Je suis plus gaie aujourd’hui mon petit homme. Je suis sûre que vous savez pourquoi ! Il ne tiendrait qu’à vous que je fusse toujours comme aujourd’hui, mais vous ne vous y prêtez que si rarement que ce n’est pas la peine d’y compter. Quoi qu’il en soit mon cher petit homme, je suis beaucoup mieux à présent et si vous teniez à me remonter [1] tout à fait vous n’auriez qu’à revenir la nuit prochaine. Je vous en dirais de bonnes nouvelles. Il fait un temps ravissant. Quel dommage que nous ne puissions pas nous promener dans les bois jusqu’à la nuit comme en 1834 et en 1835. Voilà deux années de suite que les automnes ne nous sont pas très favorables. Le printemps prochain nous fera-t-il plus heureux ? j’en doute. En attendant et pour prendre patience, je t’aime de toutes mes forces. Je ne pense qu’à toi.

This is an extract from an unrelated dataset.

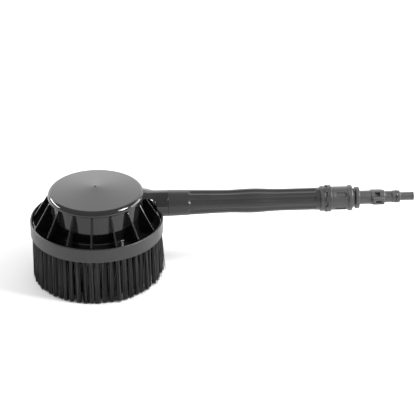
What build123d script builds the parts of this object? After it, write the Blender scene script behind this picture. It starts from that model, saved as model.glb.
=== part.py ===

Je mets toute ma joie et tout mon espoir dans une matinée comme celle d’aujourd’hui et je t’aime. Jour mon petit o. Tiens, voici déjà la nuit et je n’ai encore rien fait que d’être heureuse. Comme le temps passe quand vous êtes là, mais aussi comme il dure longtemps quand je vous attends. À bientôt mon cher petit Toto. Je le désire sans oser y croire beaucoup car je sais trop qu’une fois que vous êtes parti c’est pour longtemps.

Juliette

BnF, Mss, NAF 16332, f. 89-90
Transcription de Sylviane Robardey-Eppstein


24 novembre [1837], vendredi soir, 5 h. ½

Voilà déjà trois heures que vous êtes parti, mon adoré. Ce temps qui peut-être vous a paru si court a déjà bien passé sur ma vie. Il me semble qu’il y a plus d’un mois que je ne vous ai vu. C’est que la nature m’a donné la faculté de digérer le bonheur avec une si grande vitesse que j’ai toujours faim, ce qui est cause que je suis très féroce une grande partie de l’année et que je pousse d’affreux rugissements qui n’effrayent personne parce qu’on ne les entend pas, mais il y a gros à parier que si vous entriez dans ma chambre dans ce moment-là je me jetterais sur vous pour vous dévorer. Heureusement que vous êtes averti et que vous ne vous laissez manger que jusqu’où vous vouleza. Soir pa. Quand donc que vous viendez [2] ? Est-ce que vous travaillez encore ? C’est bien affreux. Si cela continue, je prendrai le parti de gagner 40 mille francs par an. Au moins vous vous reposerez, ce sera toujours ça de gagné. Pauvre adoré, ça ne serait que juste après cinq ans de travaux forcés, je parle sans calembourb et avec la tendresse et la reconnaissance la plus profonde. Je voudrais enfin prendre mon tour dans cette rude tâche et je ne peux pas y parvenir. Je t’aime pourtant, je t’aime de toute la puissance de mon âme.

Juliette

BnF, Mss, NAF 16332, f. 91-92
Transcription de Sylviane Robardey-Eppstein

a) « vouliez ».
b) « calembourg ».

Notes

[1Le soulignement signale la connotation coquine du terme qui, dans cette acception, n’est pas étranger à Hugo puisque le mot apparaît dans ses notes autour de 1828. La phrase est restée célèbre et a souvent été reprise par les humoristes machistes : « L’homme a reçu de la nature une clef avec laquelle il remonte sa femme toutes les vingt-quatre heures » (cité par Henri Guillemin, Hugo et la sexualité, Paris, Gallimard, 1954, p. 13).

[2Syntaxe et grammaire volontairement fautives.